Figure 7. Adoptive transfer of iTreg cells altered cytokine production.

(A) iTreg cells inhibited OVA-induced increase of Th2 cytokines. IL-5 and IL-13 in mouse serum were quantified by specific ELISA. Significant reduction of IL-5 and IL-13 in the group receiving iTreg treatment was detected compared to OVA challenge only control group. **P<0.01. (B) Expression of IRF-4 and IL-10 at the mRNA level of lung lymphocytes was significantly increased in iTreg-treated OVA mice compared to untreated OVA mice. *P<0.05.

Figure 8. Alteration of dentritic cells and related cytokine IL-23.

Significant reduction of both CD11c⁺CD86⁺ and CD11c⁺CD80⁺ subsets of DCs in mediastinal lymph nodes were detected in iTreg-treated OVA mice compared to untreated OVA mice. (B) IL-23 expression at the mRNA level in draining lymph nodes was also significantly reduced by iTreg treatment compared to untreated OVA mice (Fig. 8B).

Figure 9. Adoptive transfer of Treg cells after first OVA challenge still effectively suppressed airway inflammation and AHR, as well as Th1/Th2 cell frequencies.
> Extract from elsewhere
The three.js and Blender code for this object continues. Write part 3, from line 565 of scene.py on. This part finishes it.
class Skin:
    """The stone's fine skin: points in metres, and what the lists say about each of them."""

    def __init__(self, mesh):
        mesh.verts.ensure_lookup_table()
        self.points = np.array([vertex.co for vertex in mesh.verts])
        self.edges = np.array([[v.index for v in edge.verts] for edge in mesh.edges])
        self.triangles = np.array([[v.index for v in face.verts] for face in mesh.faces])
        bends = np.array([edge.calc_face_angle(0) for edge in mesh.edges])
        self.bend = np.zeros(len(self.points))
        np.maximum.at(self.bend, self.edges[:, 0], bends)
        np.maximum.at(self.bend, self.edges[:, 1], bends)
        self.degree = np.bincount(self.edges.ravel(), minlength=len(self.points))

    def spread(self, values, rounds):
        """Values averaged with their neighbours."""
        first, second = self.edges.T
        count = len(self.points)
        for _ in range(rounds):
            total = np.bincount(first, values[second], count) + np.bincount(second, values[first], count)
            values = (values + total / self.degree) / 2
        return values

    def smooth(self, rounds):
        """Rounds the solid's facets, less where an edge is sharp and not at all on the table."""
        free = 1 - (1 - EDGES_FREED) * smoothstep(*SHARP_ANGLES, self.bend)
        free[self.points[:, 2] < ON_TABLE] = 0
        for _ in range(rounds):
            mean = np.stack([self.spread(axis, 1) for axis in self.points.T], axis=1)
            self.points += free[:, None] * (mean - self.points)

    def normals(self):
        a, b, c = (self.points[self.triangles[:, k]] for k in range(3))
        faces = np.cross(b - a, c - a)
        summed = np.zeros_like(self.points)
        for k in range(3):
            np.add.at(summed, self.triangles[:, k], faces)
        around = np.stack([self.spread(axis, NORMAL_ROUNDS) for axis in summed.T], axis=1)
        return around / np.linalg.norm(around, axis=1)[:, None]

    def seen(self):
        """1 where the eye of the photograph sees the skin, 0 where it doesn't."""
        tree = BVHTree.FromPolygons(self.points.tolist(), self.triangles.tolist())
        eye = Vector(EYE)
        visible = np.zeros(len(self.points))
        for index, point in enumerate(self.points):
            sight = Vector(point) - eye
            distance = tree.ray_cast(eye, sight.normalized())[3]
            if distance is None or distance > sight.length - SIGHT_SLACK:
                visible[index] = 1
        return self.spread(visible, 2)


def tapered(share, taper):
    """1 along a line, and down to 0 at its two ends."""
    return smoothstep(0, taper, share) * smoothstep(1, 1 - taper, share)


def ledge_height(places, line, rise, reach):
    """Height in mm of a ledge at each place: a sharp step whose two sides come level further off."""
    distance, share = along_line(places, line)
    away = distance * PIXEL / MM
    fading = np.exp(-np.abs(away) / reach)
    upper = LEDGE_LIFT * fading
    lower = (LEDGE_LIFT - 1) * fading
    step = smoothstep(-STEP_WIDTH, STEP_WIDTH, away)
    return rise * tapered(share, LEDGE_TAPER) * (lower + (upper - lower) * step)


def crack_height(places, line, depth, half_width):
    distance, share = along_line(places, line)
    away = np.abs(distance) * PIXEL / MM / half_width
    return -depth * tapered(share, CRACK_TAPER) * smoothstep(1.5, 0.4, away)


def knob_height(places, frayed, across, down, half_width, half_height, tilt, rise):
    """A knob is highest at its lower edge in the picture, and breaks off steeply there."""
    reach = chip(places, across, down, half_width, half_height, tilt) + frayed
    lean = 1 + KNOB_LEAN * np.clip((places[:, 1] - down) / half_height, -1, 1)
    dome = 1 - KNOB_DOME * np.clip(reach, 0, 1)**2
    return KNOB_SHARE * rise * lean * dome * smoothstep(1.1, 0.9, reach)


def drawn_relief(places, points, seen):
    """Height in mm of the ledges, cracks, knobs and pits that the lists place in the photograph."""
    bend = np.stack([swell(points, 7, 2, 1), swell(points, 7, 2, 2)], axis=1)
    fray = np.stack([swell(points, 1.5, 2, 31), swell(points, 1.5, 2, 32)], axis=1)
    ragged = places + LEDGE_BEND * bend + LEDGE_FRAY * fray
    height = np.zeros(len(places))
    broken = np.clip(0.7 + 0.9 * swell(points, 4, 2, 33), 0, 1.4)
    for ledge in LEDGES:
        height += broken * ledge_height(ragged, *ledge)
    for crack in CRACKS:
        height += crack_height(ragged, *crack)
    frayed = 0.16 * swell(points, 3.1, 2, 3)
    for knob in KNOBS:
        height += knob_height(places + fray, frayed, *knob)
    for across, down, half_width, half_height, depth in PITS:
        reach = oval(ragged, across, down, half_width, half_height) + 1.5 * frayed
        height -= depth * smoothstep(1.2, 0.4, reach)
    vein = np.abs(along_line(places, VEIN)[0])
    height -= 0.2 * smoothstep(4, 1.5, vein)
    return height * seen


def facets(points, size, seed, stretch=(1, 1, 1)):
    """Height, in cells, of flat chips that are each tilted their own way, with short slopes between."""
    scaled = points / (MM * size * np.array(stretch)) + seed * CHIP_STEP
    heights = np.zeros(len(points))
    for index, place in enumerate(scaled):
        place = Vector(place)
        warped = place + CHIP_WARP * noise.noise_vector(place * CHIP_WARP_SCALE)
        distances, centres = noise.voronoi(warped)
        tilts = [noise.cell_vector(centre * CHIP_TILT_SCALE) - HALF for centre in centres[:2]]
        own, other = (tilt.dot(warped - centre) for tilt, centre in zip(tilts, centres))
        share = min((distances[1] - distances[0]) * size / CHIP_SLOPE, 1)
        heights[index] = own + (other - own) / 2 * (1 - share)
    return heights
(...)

(A) Histopathological changes of lungs from the mice that received no cell, iTreg, nTreg, or control T cells after first OVA challenge (day 25). Lung specimens were taken on day 28 after another two daily OVA challenges on day 26 and 27. (B) Accumulated inflammatory scores of peri-vascular, peri-bronchiolar and alveolar regions of different groups. (C) Airway resistance was measured to evaluate lung functional changes among different groups. (D) Altered frequencies of Treg, Th1, and Th2 subsets in the spleens of the mice receiving different treatments. *P<0.05, **P<0.01.